Dias melhores para sempre

Por Márcia Martins

16/05/2024 12:31
Dias melhores para sempre

Não sou uma fã do Jota Quest. Pelo contrário. Por manifestações políticas do vocalista, o Rogério Flausino, até dei alguns CDs que eu tinha da banda. Sim, eu sou daquele tipo que defende posicionamentos alinhados aos meus quanto ao futuro do País. Mas, enfim. Sigamos. E, ao acompanhar este cenário trágico em que se encontra o Rio Grande do Sul, atingido desde o final de abril por um volume inigualável de chuvas, preciso me apropriar de uns versos da música "Dias Melhores", do grupo mencionado acima. Mais do que nunca, os gaúchos e gaúchas precisam ser otimistas e acreditar que amanhã será um novo dia.

Então, "vivemos esperando dias melhores, dias de paz, dias a mais, dias que não deixaremos para trás, vivemos esperando o dia em que seremos melhores, melhores no amor, melhores na dor, melhores em tudo", diz a letra. Não me classifico como otimista. Mas creio que o momento é de exaltar a resiliência dos desalojados, a coragem de recomeçar dos desabrigados, a vontade de viver daqueles que perderam entes queridos. E, principalmente, acreditar que, ao final desta tragédia que desolou o território gaúcho, sairemos, sim, melhores.

Seremos melhores no amor que exercitamos ao próximo, que muitas vezes nem conhecemos, mas entendemos o tamanho da sua dor ao olhar agradecido quando recebe as doações. Seremos melhores na dor, a nossa e a dos que perderam tudo nas águas que varreram suas casas, mas ainda assim demonstram fé na vida que virá. E seremos melhores na administração da nossa dor. Porque quantas vezes reclamamos de encrencas tão pequenas da nossa rotina, pensando elas são insuportáveis, e ao ver a situação das 80 mil pessoas em abrigos (*) no Rio Grande do Sul, passamos - pelo menos os que tem um pingo de humanidade - a compreender melhor o que é dor.

Depois de passar por tudo isso, um desastre climático sem precedentes (e que poderia sim ter sido minimizado com ações de gestores responsáveis **) - mesmo os que não foram diretamente atingidos, isto é, nada perderam, além de produtos da geladeira pela falta de energia elétrica, e tinham moradas de parentes para buscar proteção - não tenho a menor dúvida de que sairemos melhores em tudo. Claro que tal crença reside unicamente naqueles que sabem exercer a empatia, que não cegam os olhos para ignorar o que ocorre à sua volta e que levantaram a bunda (perdão pelo termo) do seu sofá para a mínima ação de solidariedade.

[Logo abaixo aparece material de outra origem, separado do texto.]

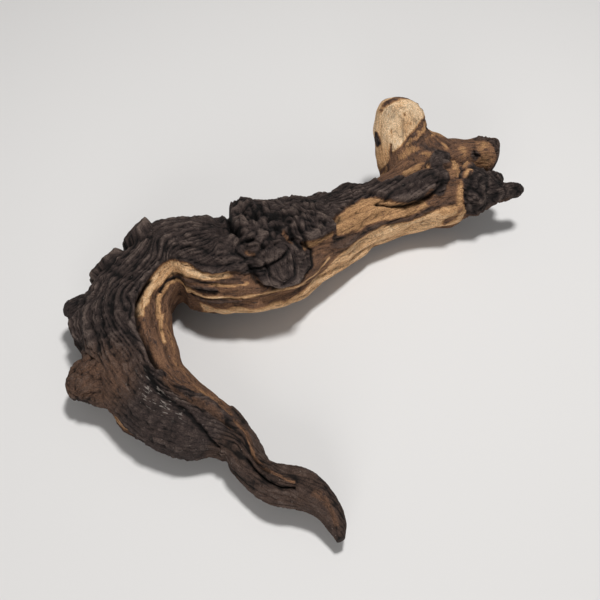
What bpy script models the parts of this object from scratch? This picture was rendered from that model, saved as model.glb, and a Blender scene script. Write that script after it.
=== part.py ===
"""A dry two-tone root, grown as one piece.

Seen from above it is a hook: a thin tail at the front runs up and to the left, thickens into a
leg, turns through a broad arch and goes on as a knobbly trunk to the back right, where it ends in
a pale upright paddle, a blunt knob and a dark burl with a finger.
Sizes are in millimetres here and become metres when a mesh is made. +Z is up and the root stands
on three low flats at z = 0.
"""
import math

import bmesh
import bpy
import numpy as np

NAME = "dry_root"
MM = 0.001

# The middle of the root's outline in plan, which the origin stands under: x, y.
MIDDLE = (5.0, -6.5)

# The body's ribs from the trunk's right end to the tail's tip: centre x, y, z, half width,
# half height, and the plan heading in degrees from the inner side to the outer side.
BODY = (
    (160, 139, 30, 12, 11, 112),
    (153, 138, 29, 23, 19, 112),
    (143, 135, 29, 31, 25, 110),
    (128, 128, 30, 36, 28, 108),
    (105, 119, 30, 33, 29, 112),
    (79, 107, 27, 29, 27, 118),
    (54, 95, 26, 28, 26, 121),
    (31, 78, 27, 30, 27, 121),
    (8, 62, 31, 36, 30, 118),
    (-19, 45, 36, 46, 34, 111),
    (-46, 38, 37, 50, 35, 106),
    (-70, 33, 34, 44, 32, 98),
    (-91, 36, 32, 39, 30, 98),
    (-108, 34, 31, 35, 29, 120),
    (-117, 25, 28, 29, 28, 142),
    (-125, 14, 27, 30, 27, 155),
    (-134, -3, 26, 34, 26, 170),
    (-135, -22, 26, 37, 26, 189),
    (-130, -41, 25, 35, 25, 204),
    (-121, -60, 24, 32, 23, 212),
    (-109, -81, 22, 31, 22, 219),
    (-93, -98, 22, 30, 22, 229),
    (-73, -109, 21, 25, 20, 237),
    (-57, -117, 19, 19, 16, 236),
    (-44, -126, 18, 14, 13, 224),
    (-36, -138, 18, 13, 13, 219),
    (-26, -149, 18, 12, 12, 230),
    (-14, -156, 19, 14, 13, 247),
    (-1, -159, 18, 13, 12, 250),
    (11, -165, 17, 11, 11, 232),
    (20, -174, 15, 8, 8, 213),
    (25, -184, 13, 6, 6, 205),
    (27, -192, 11, 3, 3, 203),
)
BODY_RINGS = 400
BODY_SIDES = 150

# Each limb: its rings (centre x, y, z, half width, half thickness), then the direction that its
# broad face looks in.
LIMBS = {
    "paddle": (
        ((108, 126, 32, 28, 18), (101, 140, 41, 26, 16), (95, 151, 50, 23, 14),
         (90, 160, 61, 21, 12), (87, 166, 73, 20, 10), (86, 170, 83, 18, 9),
         (86, 172, 89, 13, 7), (86, 173, 92, 6, 3)),
        (-0.30, -0.80, 0.52),
    ),
    "saddle": (
        ((98, 156, 44, 10, 10), (108, 156, 47, 14, 12), (120, 153, 44, 16, 14),
         (134, 152, 41, 17, 15), (148, 155, 42, 14, 13), (155, 156, 43, 6, 6)),
        (0.0, -0.5, 0.85),
    ),
    "blunt_knob": (
        ((126, 148, 38, 18, 16), (139, 155, 43, 17, 16), (151, 157, 46, 15, 14),
         (162, 159, 47, 15, 14), (171, 159, 47, 14, 13), (177, 159, 46, 7, 7)),
        (0.0, -0.4, 0.9),
    ),
    "dark_burl": (
        ((136, 124, 29, 11, 11), (144, 123, 31, 16, 15), (152, 122, 32, 19, 17),
         (160, 121, 33, 19, 17), (168, 119, 35, 15, 14), (175, 118, 37, 10, 10),
         (183, 119, 38, 8, 8), (190, 121, 39, 6, 6), (195, 121, 40, 2, 2)),
        (0.0, -0.3, 0.95),
    ),
    "burl_bump": (
        ((160, 126, 34, 9, 9), (170, 132, 38, 8, 8), (177, 136, 40, 7, 7), (182, 138, 41, 3, 3)),
        (0.0, -0.3, 0.95),
    ),
    "heel": (
        ((-130, -60, 23, 24, 18), (-143, -67, 23, 23, 17), (-154, -71, 22, 21, 16),
         (-163, -73, 20, 18, 14), (-170, -74, 19, 14, 11), (-175, -74, 18, 6, 5)),
        (0.0, 0.0, 1.0),
    ),
    "left_knob": (
        ((-150, -14, 27, 18, 15), (-162, -11, 28, 13, 12), (-172, -8, 29, 10, 9),
         (-180, -8, 30, 8, 7), (-185, -8, 30, 3, 3)),
        (0.0, 0.0, 1.0),
    ),
}
LIMB_RINGS = 60
LIMB_SIDES = 72

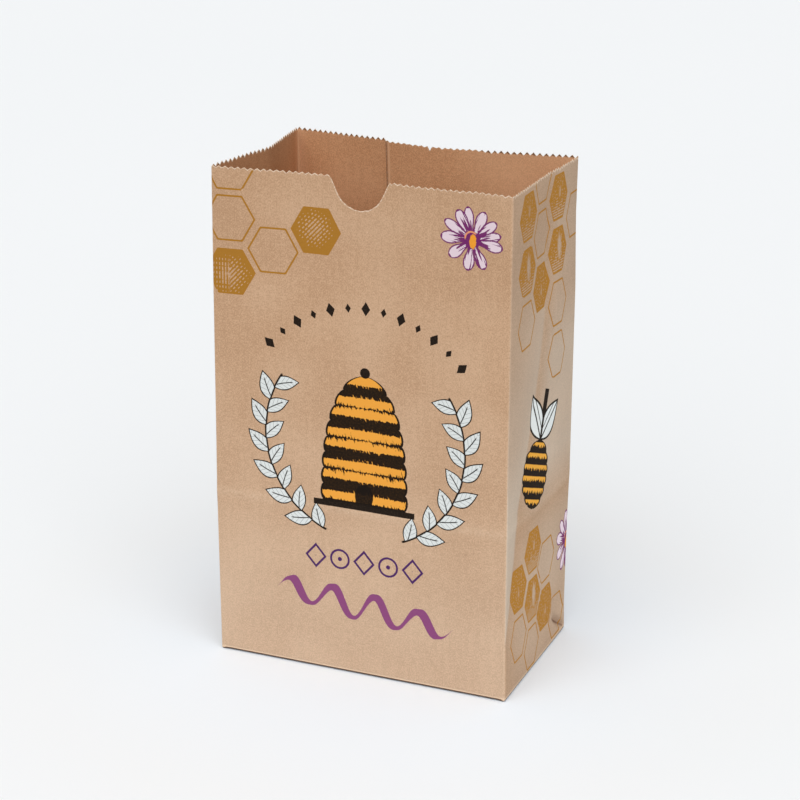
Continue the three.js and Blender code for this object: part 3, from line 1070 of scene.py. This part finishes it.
def wear_sheen_and_shade(colour, s, w):
    """Lightens rubbed folds and the flat bag's fold line; paints sheen, a foot highlight, dent and foot
    shade.
    """
    recipe = colour.recipe
    ragged = clouds(join(s, w), 1.6, detail=2.0)
    cross = step(abs(w - CROSS_FOLD), 4.5, 0.0) * step(ragged, 0.25, 0.75)
    fold = step(to_nearest_fold(s), 1.1, 0.2) * step(ragged, 0.25, 0.65)
    foot = step(w, 2.6, 1.6) * step(ragged, 0.1, 0.45)
    colour = mix(cross * 0.4, colour, KRAFT_RUBBED)
    # Painted sheen: paler where the paper's gloss catches the light, most low on the faces and on the right
    # side
    colour = mix(recipe.attribute("painted_sheen") * 0.37, colour, PAINTED_SHEEN_COLOUR)
    # Rubbed upright folds, and a painted highlight along the foot's fold
    colour = mix(greater(fold * 0.25, foot * 0.8), colour, RUBBED_AND_LIT_PALE)
    # Painted shade: a dark line along the sharp dent and a soft shade round it
    dent = w - DENT_HEIGHT + (s % PERIMETER - DENT_START) * DENT_FALL
    across_dent = step(s % PERIMETER, DENT_START + 1, DENT_START + 9)
    dent_end = DENT_START + DENT_LENGTH
    across_dent = across_dent * step(s % PERIMETER, dent_end, dent_end - 1.5)
    line = step(abs(dent + (ragged - 0.5) * 0.4), 1.5, 0.0) * 0.62
    soft = step(abs(dent - 1.5), 5.0, 0.0) * 0.25
    colour = mix(greater(line, soft) * across_dent, colour, DENT_PAINTED_SHADE)
    # Painted shade where the paper turns under the foot
    return mix(step(recipe.attribute("turned_under"), 0.1, 0.4), colour, SHADED)

# %% Pale cut edges
def pale_edge(colour, reach):
    """Pale fibres along a cut, in tufts."""
    recipe = colour.recipe
    below = recipe.attribute("below_edge") - recipe.attribute("on_side") * 0.4
    sheet = recipe.map("Sheet")
    fuzz = clouds(sheet, 0.45, detail=2.0)
    tufts = step(clouds(sheet, 1.3, detail=1.0), 0.38, 0.58) * 0.75 + 0.25
    return mix(step(below + (fuzz - 0.5) * 0.9, reach, 0.05) * tufts, colour, CUT_PALE)

# %% From colour to shader
def finish(colour, height=None, roughness=0.85, shine=0.12):
    """Joins the colour, and the relief of fibres, to the shader. Paper and its inks are matt."""
    recipe = colour.recipe
    inputs = {"Base Color": colour, "Roughness": roughness, "Specular IOR Level": shine}
    if height:
        relief = {"Strength": 0.4, "Distance": 0.00006, "Height": height}
        inputs["Normal"] = recipe.add("ShaderNodeBump", inputs=relief)
    shader = recipe.add("ShaderNodeBsdfPrincipled", inputs=inputs)
    recipe.add("ShaderNodeOutputMaterial", inputs={"Surface": shader})
    print(f"{recipe.title}: {len(recipe.tree.nodes)} nodes")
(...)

Durante a pandemia da Covid-19, que a partir de março de 2020 nos obrigou a meses intensos de confinamento, muitos diziam que o mundo viveria, após um certo controle do coronavírus, um novo normal. E eu sempre enfatizei que se tratava de uma doença e não de um milagre. Da mesma forma, aqui no nosso Estado, não acredito em milagres após a reconstrução das casas, das vidas, do comércio e de tudo que foi danificado. Quem enxerga apenas o seu umbigo, o Alecrim Dourado, continuará seguindo a sua vida tranquila, banhada com itens supérfluos e navegando nas regalias. Mas os que têm algum sentimento, eu não tenho a menor dúvida de que viverão dias melhores para sempre.

(*) número atualizado até as 16h30 de quarta-feira (15/maio);

(**) em respeito aos 149 mortos e seus familiares, evito, neste momento, falar neste assunto.